A run of records
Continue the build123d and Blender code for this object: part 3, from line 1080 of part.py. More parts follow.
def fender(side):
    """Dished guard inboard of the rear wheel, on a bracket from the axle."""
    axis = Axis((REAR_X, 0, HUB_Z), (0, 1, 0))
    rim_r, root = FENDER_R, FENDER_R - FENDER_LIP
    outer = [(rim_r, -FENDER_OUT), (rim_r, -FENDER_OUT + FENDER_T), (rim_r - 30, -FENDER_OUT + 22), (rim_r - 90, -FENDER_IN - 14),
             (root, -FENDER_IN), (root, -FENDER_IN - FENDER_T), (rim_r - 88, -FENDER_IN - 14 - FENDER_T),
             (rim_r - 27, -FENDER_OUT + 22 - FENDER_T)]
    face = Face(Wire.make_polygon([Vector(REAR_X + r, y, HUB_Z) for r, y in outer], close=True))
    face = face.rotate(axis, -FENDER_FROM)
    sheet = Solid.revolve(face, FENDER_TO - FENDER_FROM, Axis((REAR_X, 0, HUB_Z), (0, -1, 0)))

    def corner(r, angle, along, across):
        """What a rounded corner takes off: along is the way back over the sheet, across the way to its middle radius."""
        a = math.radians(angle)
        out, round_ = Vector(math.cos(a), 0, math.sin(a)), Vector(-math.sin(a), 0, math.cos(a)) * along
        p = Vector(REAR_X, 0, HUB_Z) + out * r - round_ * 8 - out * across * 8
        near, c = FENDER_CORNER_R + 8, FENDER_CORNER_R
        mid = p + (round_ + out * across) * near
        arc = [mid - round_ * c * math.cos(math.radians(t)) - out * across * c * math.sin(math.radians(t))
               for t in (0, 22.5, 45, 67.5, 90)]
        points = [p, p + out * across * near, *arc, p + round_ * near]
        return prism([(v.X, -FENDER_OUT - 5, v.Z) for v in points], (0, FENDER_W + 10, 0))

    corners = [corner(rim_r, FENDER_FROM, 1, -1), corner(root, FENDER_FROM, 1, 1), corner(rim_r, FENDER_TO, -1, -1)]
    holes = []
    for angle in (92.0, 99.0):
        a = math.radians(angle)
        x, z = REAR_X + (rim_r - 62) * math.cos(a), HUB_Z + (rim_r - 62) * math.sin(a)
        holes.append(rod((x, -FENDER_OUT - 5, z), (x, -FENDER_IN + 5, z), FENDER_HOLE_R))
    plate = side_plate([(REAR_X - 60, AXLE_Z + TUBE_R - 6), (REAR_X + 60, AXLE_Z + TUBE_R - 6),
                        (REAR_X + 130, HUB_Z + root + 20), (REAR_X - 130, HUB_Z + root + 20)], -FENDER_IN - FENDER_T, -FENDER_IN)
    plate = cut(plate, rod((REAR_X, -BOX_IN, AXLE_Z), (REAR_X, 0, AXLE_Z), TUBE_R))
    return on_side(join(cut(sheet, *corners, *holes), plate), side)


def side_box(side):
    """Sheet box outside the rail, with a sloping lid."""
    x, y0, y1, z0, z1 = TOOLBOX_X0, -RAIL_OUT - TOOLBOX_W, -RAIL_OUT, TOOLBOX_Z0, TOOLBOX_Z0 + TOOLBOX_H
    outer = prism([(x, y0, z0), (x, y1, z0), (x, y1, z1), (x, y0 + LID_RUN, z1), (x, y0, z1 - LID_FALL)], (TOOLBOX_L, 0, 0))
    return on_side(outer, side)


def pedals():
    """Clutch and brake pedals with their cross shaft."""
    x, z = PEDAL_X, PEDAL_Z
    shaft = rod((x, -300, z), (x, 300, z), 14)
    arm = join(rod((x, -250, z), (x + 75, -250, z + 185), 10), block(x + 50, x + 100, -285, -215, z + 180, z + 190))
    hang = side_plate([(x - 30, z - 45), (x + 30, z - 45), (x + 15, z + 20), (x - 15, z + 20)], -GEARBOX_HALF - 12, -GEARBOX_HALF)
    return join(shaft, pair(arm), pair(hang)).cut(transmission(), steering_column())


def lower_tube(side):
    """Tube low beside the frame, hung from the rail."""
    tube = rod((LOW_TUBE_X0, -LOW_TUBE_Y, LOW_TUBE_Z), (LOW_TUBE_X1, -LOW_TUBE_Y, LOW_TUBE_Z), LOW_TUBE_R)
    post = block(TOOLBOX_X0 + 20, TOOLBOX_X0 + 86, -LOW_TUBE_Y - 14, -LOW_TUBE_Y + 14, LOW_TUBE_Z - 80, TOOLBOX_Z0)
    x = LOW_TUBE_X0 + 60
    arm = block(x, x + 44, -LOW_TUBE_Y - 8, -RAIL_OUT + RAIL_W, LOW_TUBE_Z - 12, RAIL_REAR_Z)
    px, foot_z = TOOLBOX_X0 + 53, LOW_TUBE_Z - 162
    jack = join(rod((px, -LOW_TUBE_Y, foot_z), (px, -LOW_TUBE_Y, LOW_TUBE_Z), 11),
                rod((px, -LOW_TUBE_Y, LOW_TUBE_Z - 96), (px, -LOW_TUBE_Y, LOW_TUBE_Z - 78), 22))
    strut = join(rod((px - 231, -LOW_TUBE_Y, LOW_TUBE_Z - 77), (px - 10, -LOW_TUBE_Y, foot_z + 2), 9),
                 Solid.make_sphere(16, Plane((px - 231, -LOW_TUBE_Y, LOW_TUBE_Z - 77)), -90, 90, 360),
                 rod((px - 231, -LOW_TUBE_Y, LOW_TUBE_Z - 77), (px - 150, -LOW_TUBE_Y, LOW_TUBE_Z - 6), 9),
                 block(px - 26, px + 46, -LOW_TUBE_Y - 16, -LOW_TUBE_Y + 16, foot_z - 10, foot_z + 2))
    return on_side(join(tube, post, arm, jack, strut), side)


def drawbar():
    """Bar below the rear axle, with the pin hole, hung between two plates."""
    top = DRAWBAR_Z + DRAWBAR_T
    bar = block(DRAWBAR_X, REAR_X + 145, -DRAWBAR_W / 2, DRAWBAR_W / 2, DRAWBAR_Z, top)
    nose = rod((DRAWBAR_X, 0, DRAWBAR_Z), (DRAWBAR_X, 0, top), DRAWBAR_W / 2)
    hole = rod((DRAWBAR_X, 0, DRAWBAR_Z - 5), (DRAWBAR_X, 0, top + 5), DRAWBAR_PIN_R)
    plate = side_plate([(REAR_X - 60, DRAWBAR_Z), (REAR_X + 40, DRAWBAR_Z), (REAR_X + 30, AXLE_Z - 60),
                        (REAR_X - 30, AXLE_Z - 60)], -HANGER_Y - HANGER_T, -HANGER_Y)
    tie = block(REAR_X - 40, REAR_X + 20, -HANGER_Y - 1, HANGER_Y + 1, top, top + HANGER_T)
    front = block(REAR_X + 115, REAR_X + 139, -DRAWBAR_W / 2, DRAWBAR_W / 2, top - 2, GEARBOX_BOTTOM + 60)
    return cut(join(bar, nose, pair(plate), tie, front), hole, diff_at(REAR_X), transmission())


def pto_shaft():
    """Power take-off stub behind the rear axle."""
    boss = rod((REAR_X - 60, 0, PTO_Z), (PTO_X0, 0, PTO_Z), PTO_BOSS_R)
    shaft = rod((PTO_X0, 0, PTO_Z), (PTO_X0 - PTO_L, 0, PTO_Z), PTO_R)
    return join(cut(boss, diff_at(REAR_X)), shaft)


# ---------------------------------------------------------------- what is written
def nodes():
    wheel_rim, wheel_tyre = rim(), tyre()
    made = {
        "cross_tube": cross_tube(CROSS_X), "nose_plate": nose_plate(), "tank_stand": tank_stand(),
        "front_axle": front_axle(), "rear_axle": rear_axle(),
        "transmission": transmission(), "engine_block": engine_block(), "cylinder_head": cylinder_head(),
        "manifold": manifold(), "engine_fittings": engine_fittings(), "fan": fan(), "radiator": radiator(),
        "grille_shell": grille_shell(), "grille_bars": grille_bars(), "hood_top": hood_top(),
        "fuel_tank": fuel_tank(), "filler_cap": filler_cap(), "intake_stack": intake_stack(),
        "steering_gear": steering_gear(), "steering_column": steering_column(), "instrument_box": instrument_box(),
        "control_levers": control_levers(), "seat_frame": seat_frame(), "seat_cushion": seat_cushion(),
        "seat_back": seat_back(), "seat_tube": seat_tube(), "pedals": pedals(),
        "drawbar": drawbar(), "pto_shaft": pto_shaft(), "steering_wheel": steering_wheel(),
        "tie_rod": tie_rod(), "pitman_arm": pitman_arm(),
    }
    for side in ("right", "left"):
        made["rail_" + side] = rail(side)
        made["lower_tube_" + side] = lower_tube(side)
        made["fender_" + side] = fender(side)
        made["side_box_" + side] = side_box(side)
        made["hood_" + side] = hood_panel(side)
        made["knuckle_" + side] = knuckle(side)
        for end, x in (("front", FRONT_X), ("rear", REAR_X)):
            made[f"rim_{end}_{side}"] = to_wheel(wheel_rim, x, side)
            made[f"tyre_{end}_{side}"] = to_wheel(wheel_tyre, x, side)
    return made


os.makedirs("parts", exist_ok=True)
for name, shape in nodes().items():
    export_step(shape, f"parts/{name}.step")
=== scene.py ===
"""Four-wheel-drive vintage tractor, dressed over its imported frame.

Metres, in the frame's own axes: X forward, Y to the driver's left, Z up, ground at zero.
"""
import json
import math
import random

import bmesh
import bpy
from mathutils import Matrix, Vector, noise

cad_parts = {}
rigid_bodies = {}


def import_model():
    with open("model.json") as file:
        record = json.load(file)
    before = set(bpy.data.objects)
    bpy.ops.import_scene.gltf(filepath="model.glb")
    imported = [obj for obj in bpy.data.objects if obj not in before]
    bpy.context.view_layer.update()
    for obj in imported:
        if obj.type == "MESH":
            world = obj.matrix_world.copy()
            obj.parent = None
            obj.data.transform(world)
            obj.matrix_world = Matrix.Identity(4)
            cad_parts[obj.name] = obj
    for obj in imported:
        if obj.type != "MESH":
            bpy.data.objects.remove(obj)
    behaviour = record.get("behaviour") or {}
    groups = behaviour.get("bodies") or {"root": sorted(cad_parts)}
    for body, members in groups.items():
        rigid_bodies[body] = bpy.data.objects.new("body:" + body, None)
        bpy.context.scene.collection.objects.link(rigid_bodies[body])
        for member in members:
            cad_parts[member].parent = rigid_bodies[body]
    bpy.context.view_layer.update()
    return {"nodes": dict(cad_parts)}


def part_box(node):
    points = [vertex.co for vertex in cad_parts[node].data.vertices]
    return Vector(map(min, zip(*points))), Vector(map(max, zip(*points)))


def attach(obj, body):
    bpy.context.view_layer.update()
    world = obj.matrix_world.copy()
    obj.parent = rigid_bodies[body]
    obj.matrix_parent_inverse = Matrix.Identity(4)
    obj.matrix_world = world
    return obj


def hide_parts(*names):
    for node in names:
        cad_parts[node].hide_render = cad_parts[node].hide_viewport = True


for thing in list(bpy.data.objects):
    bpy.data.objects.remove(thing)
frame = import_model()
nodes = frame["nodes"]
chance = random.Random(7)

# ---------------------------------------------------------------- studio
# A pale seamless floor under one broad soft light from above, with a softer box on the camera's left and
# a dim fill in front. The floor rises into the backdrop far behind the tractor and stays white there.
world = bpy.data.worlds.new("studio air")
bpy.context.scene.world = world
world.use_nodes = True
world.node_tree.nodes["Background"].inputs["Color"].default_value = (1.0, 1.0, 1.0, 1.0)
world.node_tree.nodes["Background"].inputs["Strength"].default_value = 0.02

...

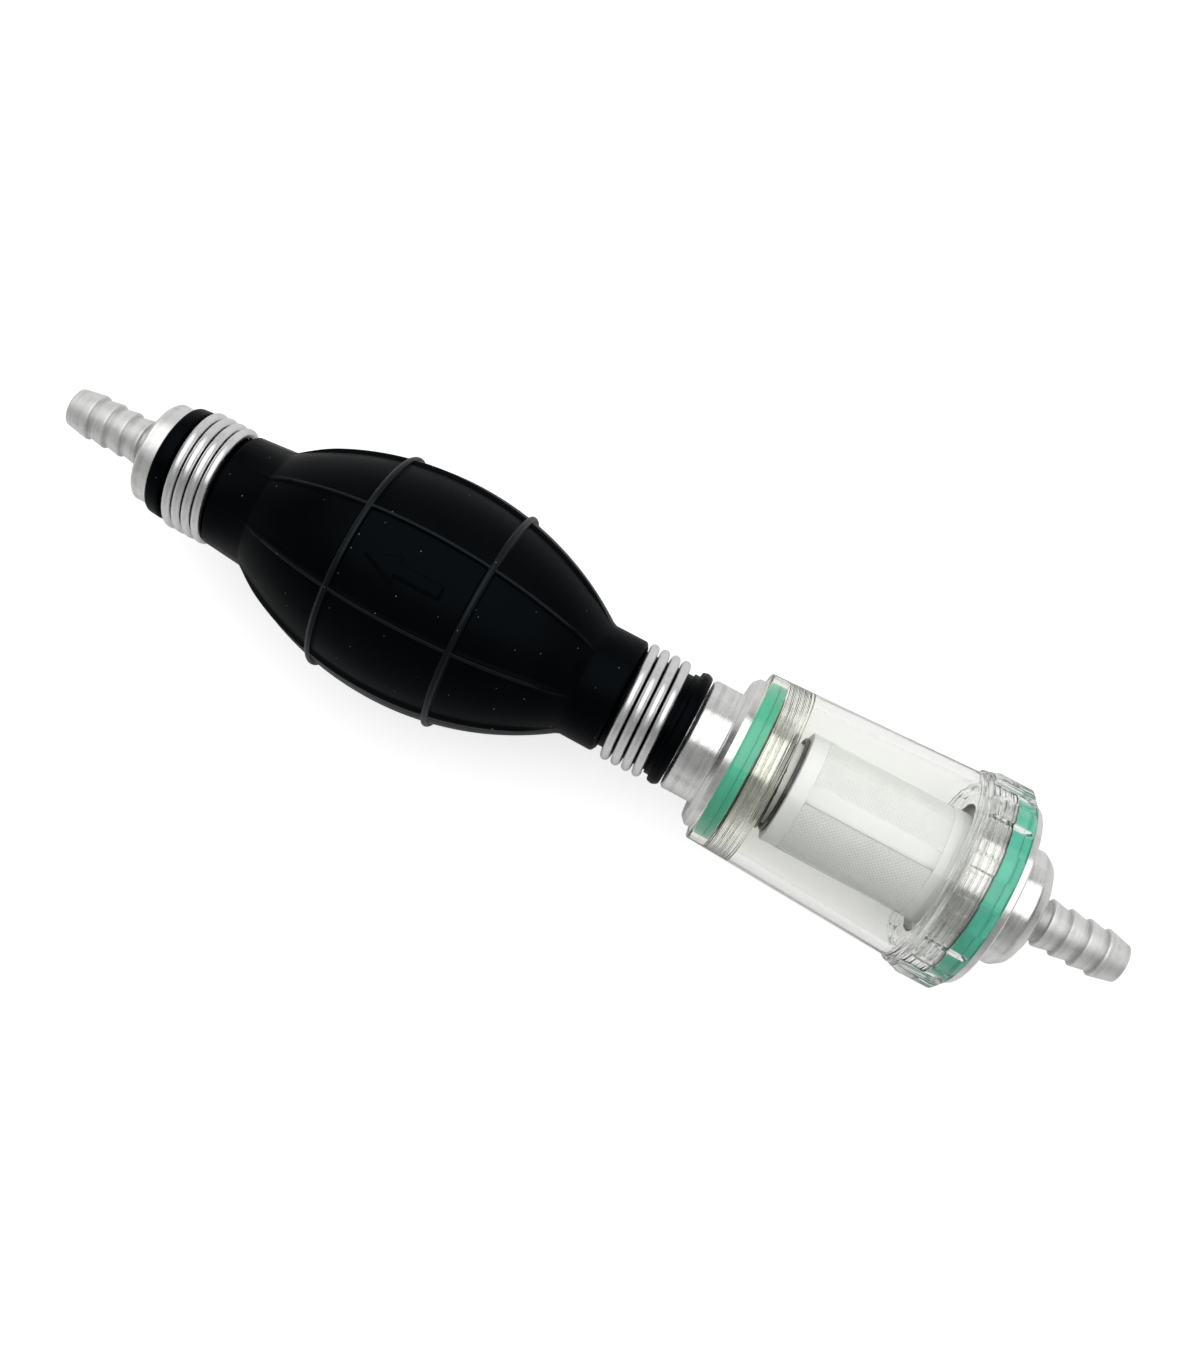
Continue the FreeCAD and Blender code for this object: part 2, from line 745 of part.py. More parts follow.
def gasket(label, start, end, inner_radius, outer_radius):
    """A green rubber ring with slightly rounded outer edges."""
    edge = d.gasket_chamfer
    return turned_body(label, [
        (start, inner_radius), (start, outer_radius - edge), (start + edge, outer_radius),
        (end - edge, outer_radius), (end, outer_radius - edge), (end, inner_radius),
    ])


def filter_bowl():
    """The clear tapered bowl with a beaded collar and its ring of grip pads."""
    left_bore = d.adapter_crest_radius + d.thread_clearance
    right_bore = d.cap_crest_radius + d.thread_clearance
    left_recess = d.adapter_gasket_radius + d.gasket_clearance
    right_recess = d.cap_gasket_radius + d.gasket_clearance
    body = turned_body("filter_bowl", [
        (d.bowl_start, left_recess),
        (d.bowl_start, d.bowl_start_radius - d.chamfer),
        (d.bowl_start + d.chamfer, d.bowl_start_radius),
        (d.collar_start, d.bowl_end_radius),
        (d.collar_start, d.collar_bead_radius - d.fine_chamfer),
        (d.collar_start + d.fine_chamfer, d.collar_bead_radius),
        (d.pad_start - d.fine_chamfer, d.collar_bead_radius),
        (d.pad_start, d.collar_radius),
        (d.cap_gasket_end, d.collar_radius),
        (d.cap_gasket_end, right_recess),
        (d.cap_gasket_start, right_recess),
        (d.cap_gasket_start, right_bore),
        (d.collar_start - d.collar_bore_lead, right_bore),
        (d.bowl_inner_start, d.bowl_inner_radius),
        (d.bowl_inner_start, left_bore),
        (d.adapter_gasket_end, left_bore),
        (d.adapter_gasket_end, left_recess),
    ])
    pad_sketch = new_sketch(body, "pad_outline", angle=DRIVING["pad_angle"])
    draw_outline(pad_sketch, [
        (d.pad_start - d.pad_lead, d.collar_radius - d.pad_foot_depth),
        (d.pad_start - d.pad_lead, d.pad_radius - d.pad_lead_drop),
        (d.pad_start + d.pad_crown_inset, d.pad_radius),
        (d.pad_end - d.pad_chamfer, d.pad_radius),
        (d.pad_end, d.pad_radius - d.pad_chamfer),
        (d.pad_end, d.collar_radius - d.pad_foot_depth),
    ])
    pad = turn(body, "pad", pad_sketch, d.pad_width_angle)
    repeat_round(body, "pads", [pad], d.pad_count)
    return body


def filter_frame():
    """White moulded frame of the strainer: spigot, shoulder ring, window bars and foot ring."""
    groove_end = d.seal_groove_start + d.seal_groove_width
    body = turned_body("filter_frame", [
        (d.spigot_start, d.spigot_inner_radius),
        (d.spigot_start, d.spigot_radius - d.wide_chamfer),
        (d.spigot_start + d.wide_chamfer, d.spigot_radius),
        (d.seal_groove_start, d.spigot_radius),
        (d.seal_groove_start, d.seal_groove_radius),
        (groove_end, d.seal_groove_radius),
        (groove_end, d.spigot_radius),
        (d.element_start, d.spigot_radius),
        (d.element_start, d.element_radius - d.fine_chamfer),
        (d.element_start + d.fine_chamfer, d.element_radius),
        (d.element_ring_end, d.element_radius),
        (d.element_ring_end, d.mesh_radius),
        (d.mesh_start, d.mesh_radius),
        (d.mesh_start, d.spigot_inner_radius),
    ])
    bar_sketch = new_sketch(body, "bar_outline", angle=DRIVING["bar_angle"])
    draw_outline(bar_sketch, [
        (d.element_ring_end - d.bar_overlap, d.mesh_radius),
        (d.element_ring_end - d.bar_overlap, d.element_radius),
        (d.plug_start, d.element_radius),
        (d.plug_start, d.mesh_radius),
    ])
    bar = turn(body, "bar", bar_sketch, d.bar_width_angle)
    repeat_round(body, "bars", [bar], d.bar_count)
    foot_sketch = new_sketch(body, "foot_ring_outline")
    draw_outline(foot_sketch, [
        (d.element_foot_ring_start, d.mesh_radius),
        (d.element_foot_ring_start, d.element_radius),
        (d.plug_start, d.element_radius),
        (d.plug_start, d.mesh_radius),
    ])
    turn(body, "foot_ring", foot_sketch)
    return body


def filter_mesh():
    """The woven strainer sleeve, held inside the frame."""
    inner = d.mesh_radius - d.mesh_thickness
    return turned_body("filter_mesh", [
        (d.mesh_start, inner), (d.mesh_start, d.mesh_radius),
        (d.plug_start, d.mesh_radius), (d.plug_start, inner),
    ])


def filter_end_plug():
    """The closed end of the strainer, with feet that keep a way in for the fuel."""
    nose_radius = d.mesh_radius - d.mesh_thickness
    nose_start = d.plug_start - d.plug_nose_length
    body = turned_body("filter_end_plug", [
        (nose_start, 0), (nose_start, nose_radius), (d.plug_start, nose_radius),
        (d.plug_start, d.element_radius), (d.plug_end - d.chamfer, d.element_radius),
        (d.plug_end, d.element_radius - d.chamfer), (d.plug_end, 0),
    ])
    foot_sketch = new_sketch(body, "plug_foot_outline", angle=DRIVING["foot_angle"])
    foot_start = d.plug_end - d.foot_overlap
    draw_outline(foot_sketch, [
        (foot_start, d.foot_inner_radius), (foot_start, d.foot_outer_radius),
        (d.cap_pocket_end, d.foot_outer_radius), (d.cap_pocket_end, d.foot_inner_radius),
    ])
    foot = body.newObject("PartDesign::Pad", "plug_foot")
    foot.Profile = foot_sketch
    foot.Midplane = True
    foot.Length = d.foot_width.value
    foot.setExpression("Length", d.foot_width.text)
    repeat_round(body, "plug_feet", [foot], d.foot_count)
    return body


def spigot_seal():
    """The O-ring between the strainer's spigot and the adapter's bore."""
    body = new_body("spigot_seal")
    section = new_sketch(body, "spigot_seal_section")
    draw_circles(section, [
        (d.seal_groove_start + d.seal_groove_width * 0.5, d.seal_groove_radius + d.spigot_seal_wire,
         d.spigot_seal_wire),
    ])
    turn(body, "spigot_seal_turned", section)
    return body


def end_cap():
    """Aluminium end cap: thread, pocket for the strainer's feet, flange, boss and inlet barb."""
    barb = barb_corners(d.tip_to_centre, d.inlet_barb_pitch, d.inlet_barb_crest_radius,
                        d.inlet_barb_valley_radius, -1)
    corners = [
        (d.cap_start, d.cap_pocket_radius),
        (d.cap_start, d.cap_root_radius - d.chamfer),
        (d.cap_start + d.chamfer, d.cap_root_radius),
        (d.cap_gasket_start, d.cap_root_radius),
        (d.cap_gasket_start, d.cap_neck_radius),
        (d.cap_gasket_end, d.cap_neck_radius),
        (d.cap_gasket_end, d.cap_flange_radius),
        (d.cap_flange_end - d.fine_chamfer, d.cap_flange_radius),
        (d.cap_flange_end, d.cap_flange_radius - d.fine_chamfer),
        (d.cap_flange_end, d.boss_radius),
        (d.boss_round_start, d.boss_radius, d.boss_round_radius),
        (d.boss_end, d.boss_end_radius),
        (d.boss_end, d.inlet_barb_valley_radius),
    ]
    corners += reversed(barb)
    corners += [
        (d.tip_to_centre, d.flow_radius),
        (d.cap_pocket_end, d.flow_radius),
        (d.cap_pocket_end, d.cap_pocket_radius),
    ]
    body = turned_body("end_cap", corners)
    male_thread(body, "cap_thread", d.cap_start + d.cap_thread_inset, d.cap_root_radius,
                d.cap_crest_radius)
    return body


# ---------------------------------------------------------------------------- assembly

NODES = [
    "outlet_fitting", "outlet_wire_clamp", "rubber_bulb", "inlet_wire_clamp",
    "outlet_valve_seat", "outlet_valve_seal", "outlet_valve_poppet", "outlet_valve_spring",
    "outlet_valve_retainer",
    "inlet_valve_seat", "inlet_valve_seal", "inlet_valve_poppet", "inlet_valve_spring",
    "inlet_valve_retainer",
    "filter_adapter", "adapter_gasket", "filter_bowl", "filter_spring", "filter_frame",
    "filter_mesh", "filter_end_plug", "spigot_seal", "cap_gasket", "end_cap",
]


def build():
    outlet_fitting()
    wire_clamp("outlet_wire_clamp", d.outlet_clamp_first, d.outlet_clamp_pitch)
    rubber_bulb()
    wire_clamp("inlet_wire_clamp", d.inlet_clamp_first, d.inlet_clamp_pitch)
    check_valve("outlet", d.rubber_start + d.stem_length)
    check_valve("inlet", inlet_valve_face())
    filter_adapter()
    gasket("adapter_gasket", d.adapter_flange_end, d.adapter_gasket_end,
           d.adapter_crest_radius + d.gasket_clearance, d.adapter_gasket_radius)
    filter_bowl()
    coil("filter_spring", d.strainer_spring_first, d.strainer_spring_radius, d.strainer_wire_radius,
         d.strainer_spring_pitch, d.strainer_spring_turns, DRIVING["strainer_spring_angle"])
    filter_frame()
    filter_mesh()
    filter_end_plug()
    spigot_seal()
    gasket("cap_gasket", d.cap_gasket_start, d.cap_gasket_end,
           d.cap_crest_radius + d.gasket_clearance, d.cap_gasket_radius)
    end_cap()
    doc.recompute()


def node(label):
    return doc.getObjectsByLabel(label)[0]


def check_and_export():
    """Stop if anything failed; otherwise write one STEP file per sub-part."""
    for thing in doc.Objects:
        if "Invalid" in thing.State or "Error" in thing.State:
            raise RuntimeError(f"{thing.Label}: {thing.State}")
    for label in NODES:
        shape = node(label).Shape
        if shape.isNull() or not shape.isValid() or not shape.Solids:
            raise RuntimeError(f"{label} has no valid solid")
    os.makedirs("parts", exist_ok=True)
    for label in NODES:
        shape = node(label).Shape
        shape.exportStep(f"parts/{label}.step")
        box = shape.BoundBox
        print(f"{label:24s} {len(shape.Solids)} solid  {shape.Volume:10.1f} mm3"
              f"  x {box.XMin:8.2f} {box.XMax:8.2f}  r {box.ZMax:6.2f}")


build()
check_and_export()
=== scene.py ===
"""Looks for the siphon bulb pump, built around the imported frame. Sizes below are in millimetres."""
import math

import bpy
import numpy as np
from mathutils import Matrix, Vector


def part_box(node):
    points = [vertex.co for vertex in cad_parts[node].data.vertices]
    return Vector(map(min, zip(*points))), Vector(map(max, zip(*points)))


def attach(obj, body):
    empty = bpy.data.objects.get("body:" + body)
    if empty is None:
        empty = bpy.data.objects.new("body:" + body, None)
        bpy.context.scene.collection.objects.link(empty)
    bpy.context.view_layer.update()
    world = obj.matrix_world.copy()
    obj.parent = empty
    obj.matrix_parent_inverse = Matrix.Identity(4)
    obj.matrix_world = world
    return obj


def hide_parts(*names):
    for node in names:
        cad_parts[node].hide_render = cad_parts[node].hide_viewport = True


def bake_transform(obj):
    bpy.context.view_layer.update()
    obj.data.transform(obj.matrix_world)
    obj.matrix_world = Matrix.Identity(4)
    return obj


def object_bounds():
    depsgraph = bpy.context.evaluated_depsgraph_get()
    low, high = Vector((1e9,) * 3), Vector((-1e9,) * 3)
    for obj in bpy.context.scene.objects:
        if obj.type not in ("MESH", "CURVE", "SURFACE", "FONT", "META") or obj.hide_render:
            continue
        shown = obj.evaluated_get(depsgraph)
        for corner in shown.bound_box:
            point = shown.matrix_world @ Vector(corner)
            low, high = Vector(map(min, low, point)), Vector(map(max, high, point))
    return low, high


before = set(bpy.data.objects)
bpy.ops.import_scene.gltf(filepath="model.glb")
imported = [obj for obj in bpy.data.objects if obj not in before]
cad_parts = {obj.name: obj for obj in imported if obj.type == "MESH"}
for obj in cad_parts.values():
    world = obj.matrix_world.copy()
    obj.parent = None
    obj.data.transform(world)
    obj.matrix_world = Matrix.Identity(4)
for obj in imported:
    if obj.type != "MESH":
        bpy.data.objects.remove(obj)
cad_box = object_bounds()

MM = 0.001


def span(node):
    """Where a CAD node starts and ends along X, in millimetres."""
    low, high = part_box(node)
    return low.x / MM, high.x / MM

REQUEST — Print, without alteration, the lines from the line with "Continue the build123d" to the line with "sheet = Solid.revolve(face, FENDER_TO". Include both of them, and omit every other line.

FULL ANSWER —
Continue the build123d and Blender code for this object: part 3, from line 1080 of part.py. More parts follow.
def fender(side):
    """Dished guard inboard of the rear wheel, on a bracket from the axle."""
    axis = Axis((REAR_X, 0, HUB_Z), (0, 1, 0))
    rim_r, root = FENDER_R, FENDER_R - FENDER_LIP
    outer = [(rim_r, -FENDER_OUT), (rim_r, -FENDER_OUT + FENDER_T), (rim_r - 30, -FENDER_OUT + 22), (rim_r - 90, -FENDER_IN - 14),
             (root, -FENDER_IN), (root, -FENDER_IN - FENDER_T), (rim_r - 88, -FENDER_IN - 14 - FENDER_T),
             (rim_r - 27, -FENDER_OUT + 22 - FENDER_T)]
    face = Face(Wire.make_polygon([Vector(REAR_X + r, y, HUB_Z) for r, y in outer], close=True))
    face = face.rotate(axis, -FENDER_FROM)
    sheet = Solid.revolve(face, FENDER_TO - FENDER_FROM, Axis((REAR_X, 0, HUB_Z), (0, -1, 0)))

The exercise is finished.